The digital revolution has brought immense value … and big challenges.​ At Google, we recognize the challenges. Accepting them is intrinsic to our mission.

Billions of people come to Google everyday. They come in search of answers. But most questions don’t have a single answer.​ In those cases, we will seek to put the user on a path to a better understanding, to help the user develop their own critical thinking by providing the news, the perspectives, the background information they need to reach their own informed conclusions.

I am optimistic about the future of news. There is so much impressive digital work being done, exploring new journalism tools and capabilities. Without question, we’re in the early days of a Renaissance in journalistic and media creativity.

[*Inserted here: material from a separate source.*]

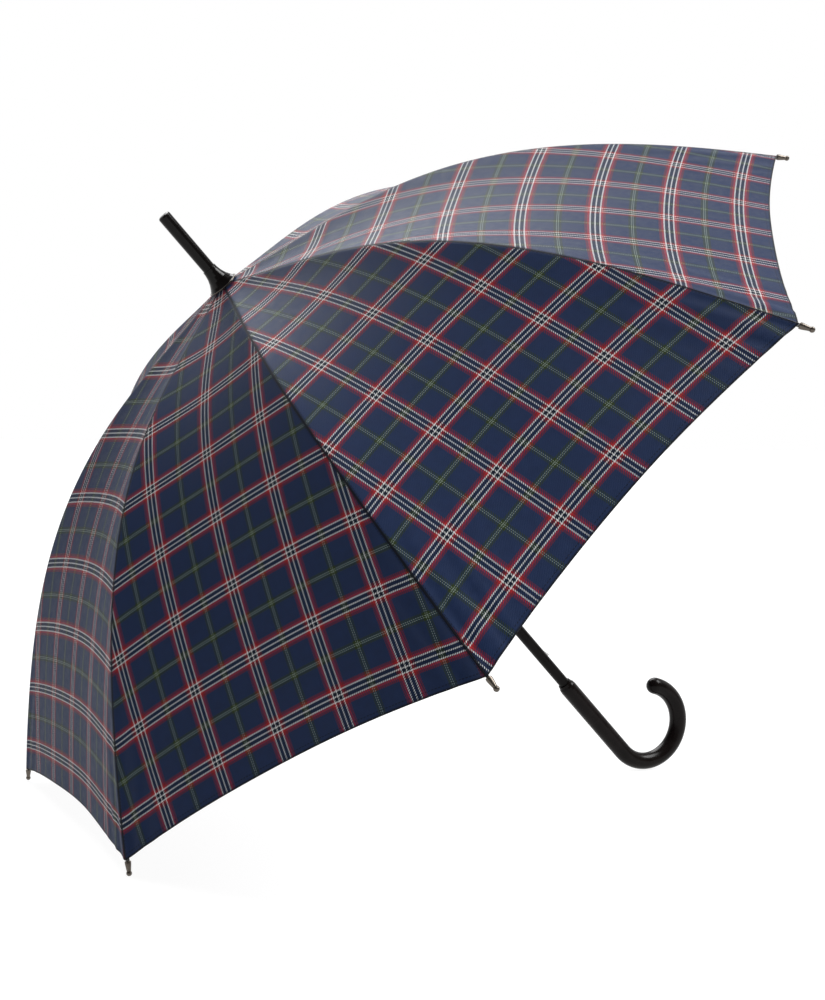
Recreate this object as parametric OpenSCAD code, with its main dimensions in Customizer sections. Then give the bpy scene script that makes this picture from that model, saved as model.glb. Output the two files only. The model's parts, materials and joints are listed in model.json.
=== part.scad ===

That Renaissance is critical​. New news experiences must be created. New business models developed. New media types defined. New journalism frameworks explored. All necessary to ensure our citizens have the tools they need to be good citizens.

As we move forward, we are eager to continue to collaborate, to work together, to drive experimentation and progress.

That includes our Google News Lab work​ around the world that trained 100,000 journalists in 2016 on the latest journalism tools and techniques. That includes expansion of our newsroom trainings in APAC. Just yesterday, we hosted a verification workshop with First Draft to train over 100 journalists, and later this week, we will train another 250 Indonesian journalists and fact-checkers from around the country.

That includes our work with the AMP Project,​ the open-source effort to re-architect the web for speed, improve ad models, reduce ad-blocking and grow revenue. AMP is critical to maintaining the appeal of the open web at a time when proprietary platforms (social networks, messaging apps) take a higher percentage of user attention. It is critical to the future of independent publishing that the open ecosystem of the web be healthy and sustainable.

We must address the challenges to open expression in every way, including technical architectures.

There is nothing more important than ensuring a robust future for the free press. Our societies, indeed our democracies, depend upon it.